In July 1883, Tom See Poy and two other Chinese men set up the Kam Who store at Mourilyan and then moved to Innisfail. A few years later, Tom bought out the others and was still operating the Innisfail store when it was damaged in the 1918 Innisfail cyclone. Although Tom See Poy's initial business activities were modest, See Poy & Sons grew rapidly under the management of his children by the 1920s. Tom See Poy retired in 1925 and died the following year leaving an estate of £32,576. All but the youngest of his five children played a role in the store during their adult life. Eldest son Johnstone became the company director but his two sisters also had a significant role in the business as well.
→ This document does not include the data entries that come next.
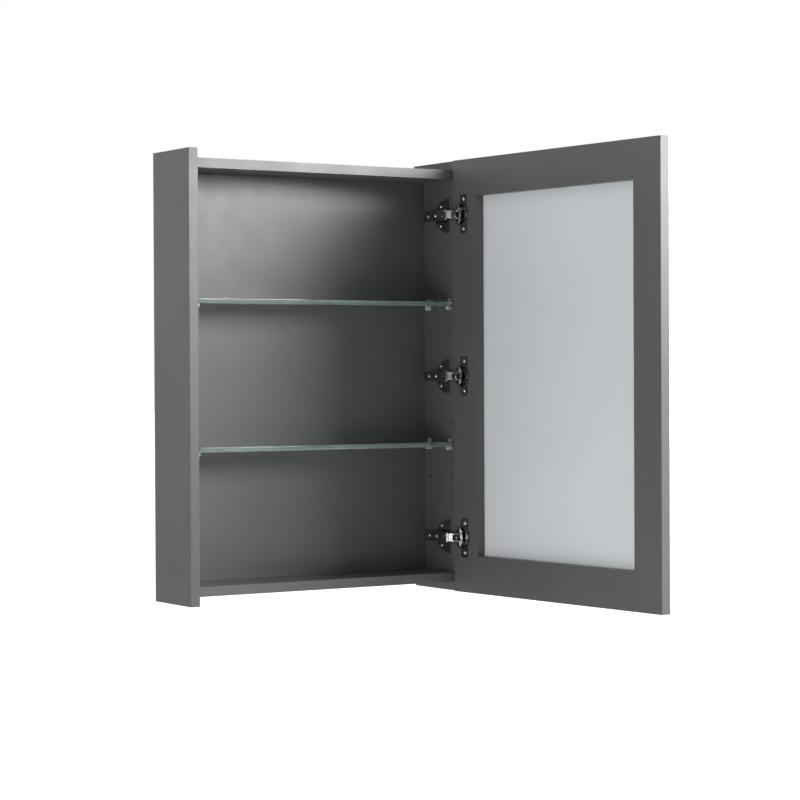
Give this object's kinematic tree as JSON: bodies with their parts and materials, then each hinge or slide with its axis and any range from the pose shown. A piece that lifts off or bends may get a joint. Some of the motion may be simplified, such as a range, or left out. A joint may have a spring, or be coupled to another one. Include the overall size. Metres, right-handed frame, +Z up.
{
  "type": "mirror cabinet",
  "caption": "Wall cabinet with glass shelves and a mirror door that opens to the right on concealed hinges, shown with the door open.",
  "frame": {"origin": "on the wall plane, midway between the two keyhole entries of the hanger plates", "axes": "+X to the right seen from the front, +Y towards the wall, +Z up"},
  "size_m": [0.5303, 0.6214, 0.7],
  "materials": {
    "cabinet_lacquer": "satin grey lacquer on 15 mm board",
    "dowel_wood": "plain beech",
    "zinc_plate": "zinc plated",
    "screw_steel": "bright nickel plated",
    "shelf_glass": "polished, pale green edges",
    "support_plastic": "clear moulded",
    "adhesive_tape": "foam tape",
    "mirror_back": "satin pale blue-grey backing paint",
    "mirror_face": "silvered, polished edges",
    "hinge_nickel": "bright nickel plated pressed steel",
    "pin_steel": "plain hardened steel"
  },
  "bodies": {
    "cabinet": {"left_side_panel": "cabinet_lacquer", "right_side_panel": "cabinet_lacquer", "top_panel": "cabinet_lacquer", "bottom_panel": "cabinet_lacquer", "back_panel": "cabinet_lacquer", "upper_rear_rail": "cabinet_lacquer", "lower_rear_rail": "cabinet_lacquer", "carcass_dowels": "dowel_wood", "hanger_plates": "zinc_plate", "hanger_screws": "screw_steel", "upper_glass_shelf": "shelf_glass", "lower_glass_shelf": "shelf_glass", "upper_shelf_supports": "support_plastic", "lower_shelf_supports": "support_plastic", "hinge_arm_pins": "pin_steel", "plate_screws": "screw_steel", "depth_screws": "screw_steel", "overlay_screws": "screw_steel", "lower_mounting_plate": "hinge_nickel", "lower_hinge_arm": "hinge_nickel", "middle_mounting_plate": "hinge_nickel", "middle_hinge_arm": "hinge_nickel", "upper_mounting_plate": "hinge_nickel", "upper_hinge_arm": "hinge_nickel"},
    "inner_links": {"lower_inner_link": "hinge_nickel", "middle_inner_link": "hinge_nickel", "upper_inner_link": "hinge_nickel"},
    "outer_links": {"lower_outer_link": "hinge_nickel", "middle_outer_link": "hinge_nickel", "upper_outer_link": "hinge_nickel"},
    "door": {"door_frame": "cabinet_lacquer", "mirror_adhesive": "adhesive_tape", "mirror_backing": "mirror_back", "mirror_glass": "mirror_face", "cup_screws": "screw_steel", "hinge_cup_pins": "pin_steel", "hinge_springs": "pin_steel", "lower_hinge_cup": "hinge_nickel", "middle_hinge_cup": "hinge_nickel", "upper_hinge_cup": "hinge_nickel"}
  },
  "joints": [
    {"name": "inner_link_swing", "type": "hinge", "parent": "cabinet", "child": "inner_links", "pos_m": [0.2258, -0.1249, 0], "axis": [0, 0, 1], "range_deg": [-0.3, 20.12]},
    {"name": "door_swing", "type": "hinge", "parent": "inner_links", "child": "door", "pos_m": [0.23664, -0.13426, 0], "axis": [0, 0, 1], "range_deg": [-113.7, 1.7]},
    {"name": "outer_link_swing", "type": "hinge", "parent": "cabinet", "child": "outer_links", "pos_m": [0.215, -0.126, 0], "axis": [0, 0, 1], "range_deg": [-0.7, 39.7]}
  ],
  "couplings": [
    {"joint": "door_swing", "follows": "inner_link_swing", "ratio": -5.65},
    {"joint": "outer_link_swing", "follows": "inner_link_swing", "ratio": 1.966}
  ]
}
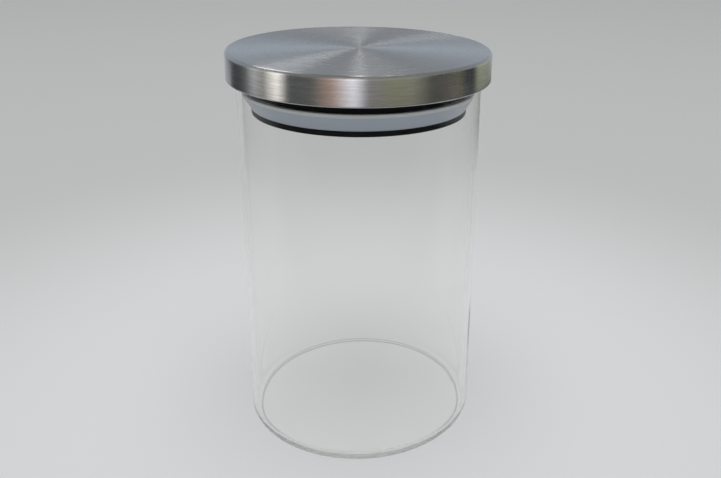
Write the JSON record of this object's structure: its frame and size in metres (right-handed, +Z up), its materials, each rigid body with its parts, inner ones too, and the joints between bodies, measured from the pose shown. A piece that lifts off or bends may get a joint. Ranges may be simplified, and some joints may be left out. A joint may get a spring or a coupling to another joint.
{
  "type": "lidded glass canister",
  "caption": "Straight clear glass canister with a flat foot and a flat brushed steel lid; a black plug with a flared silicone sealing lip drops into the mouth, and the lid lifts off.",
  "frame": {"origin": "centre of the flat foot, on the surface the canister stands on", "axes": "+Z up along the canister's axis, out through the mouth; X and Y are any two level directions, because the object is round"},
  "size_m": [0.1, 0.1, 0.1528],
  "materials": {
    "clear_glass": null,
    "turned_steel": "fine circular brushing on the top, fine lines around the skirt",
    "black_plastic": "satin moulded black plastic",
    "clear_silicone": "milky translucent silicone"
  },
  "bodies": {
    "jar": {"glass_jar": "clear_glass"},
    "lid": {"lid_cap": "turned_steel", "lid_plug": "black_plastic", "lid_seal": "clear_silicone", "plug_cover": "black_plastic"}
  },
  "joints": [
    {"name": "lid_lift", "type": "slide", "parent": "jar", "child": "lid", "axis": [0, 0, 1], "range_m": [0, 0.12]}
  ]
}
See Poy and Sons became the largest department store in North Queensland, with international connections. It catered for a wide clientele in Innisfail and beyond, selling everything from toys and shoes to groceries, furniture and cars. Under the directorship of Johnstone See Poy the business extended its floor area and increased its range of merchandise, and in 1929, purchased a car dealership. The following year the firm embarked upon a significant upgrade of its existing timber store and built Innisfail's biggest department store. The new two storey building was constructed of reinforced concrete - a popular modern material being increasingly used at the time because of its ability to withstand cyclones and floods. The new store was the equal of similar establishments in other parts of Queensland, and also of the Chinese Australian owned and operated emporia that dominated the skylines of Hong Kong, Guangzhou and Shanghai between 1907 and 1931. (The emporia owned by the Chinese Australian Guo and Ma families are two examples of those operating in Hong Kong and China.) At its peak See Poy & Sons was one of the foremost department stores in north Queensland. The firm enjoyed significant customer loyalty and successfully withstood mercantile competition from the mail order service of McWhirters in Brisbane, from Penney's variety store, from other Innisfail stores, and from department stores situated in the large cities throughout north Queensland.

== Later life ==
Tom See Poy retired from an active role in the family business in 1925. He published an autobiography My Life and Work that same year, authored under his Chinese name Tam Sze-Pui and written in both Chinese and English.

He died in Sydney on 18 April 1926. He was honoured by the townspeople of Innisfail with a very long funeral procession to the Innisfail Cemetery, where he was buried according to the rites of the Church of England.

== Legacy ==
Tom See Poy's department store continued to operate until the early 1980s. In 1981, the whole See Poy family was honoured by the Queensland Government with a commemorative plaque for their contribution to retailing.

The house of Tom's son Johnstone See Poy (See Poy House) at 134 Edith Street, Innisfail (built 1929 to 1932) was added to the Queensland Heritage Register on 19 November 2010 because of its association with this family.

Tom See Poy's memoir My Life and Work, first published in 1925 as a private edition, was reviewed in academic journal The Australian Quarterly in 1931, and is now recognised as a historically significant work as the only published memoir of a 19th-century Chinese-Australian gold miner. An extract of My Life and Work was included in the Macquarie PEN Anthology of Australian Literature published in 2010.